ULTIMATE GAMES, ULG

Spółka, która jest znana ze swojego symulatora ULTIMATE FISHING SIMULATOR. Niedawno wyszła kontynuacja gry. Początkowe dane sprzedażowe wyglądały dobrze, jak podaje spółka:

– W trzy dni od premiery sprzedaliśmy 13,6 tys. sztuk gry, czyli 3,5 razy więcej niż w przypadku pierwszej serii w takim samym okresie. Peak graczy sequela wyniósł 910 osób. 

Początkowo gra nie zebrała jednak najlepszych recenzji – tylko 65% użytkowników Steama było zadowolonych z gry. Obecnie jest to 79%, z czego 89% w ciągu ostatnich 30 dni. Można powiedzieć, że druga część dorównała pierwszej, która ma obecnie 90% pochlebnych opinii. 

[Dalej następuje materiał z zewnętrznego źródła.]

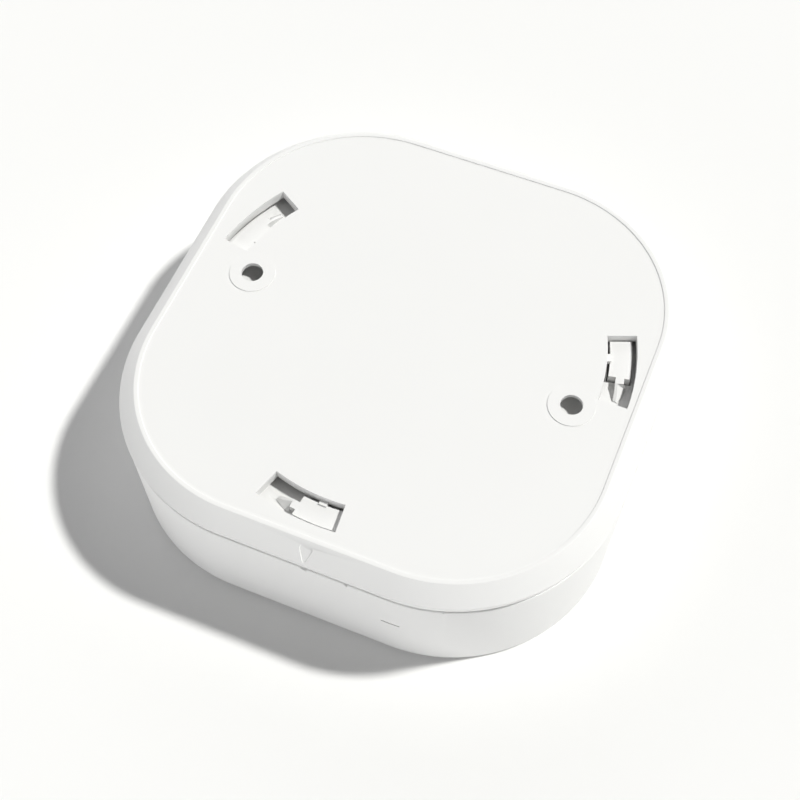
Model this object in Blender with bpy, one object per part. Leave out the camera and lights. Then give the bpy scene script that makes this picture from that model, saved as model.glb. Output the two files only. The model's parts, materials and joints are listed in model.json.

Liczba akcji ULG wynosiła 5 milionów w 2016 roku, została podniesiona do 5 milionów dwustu trzydziestu tysięcy w 2019 roku i została utrzymana do dzisiaj. Nie ma tu mowy o zbytnim rozwodnieniu. 45.89% akcji ma PlayWay. 

Wchodząc na stronę spółki, patrząc na tytuły i grafikę można się zastanowić kto wydaje kasę na taką tandetę? Z symulatorami jest podobnie jak z paradokumentami typu “Dlaczego ja?”. Mają stosunkowo niewielki budżet, ale oglądających, czy też graczy nie brakuje. 

Co nas martwi w spółce?

6 825 000 zł przepływów pieniężnych netto na minusie za pierwsze 3 kwartały 2022. 31 grudnia 2021 spółka posiadała 17 622 000 zł, a obecnie 10 797 000 zł, środkach pieniężnych. Stan gotówki szybko topnieje. Prawdopodobnie obecny poziom dywidendy – 1,5 zł jest nie do utrzymania. Spółka wypłaca 7 845 000 zł dywidendy mając 4 964 000 zł zysku netto po 3 kwartałach. 

Jak to jest z polskim gamingiem?

Korekta na akcjach gamingowych pozwoli wrócić do sensownych wycen. Mimo sporych obniżek, nadal ciężko znaleźć ciekawe akcje. Najlepiej wygląda Bloober, którego potencjał jest naprawdę spory.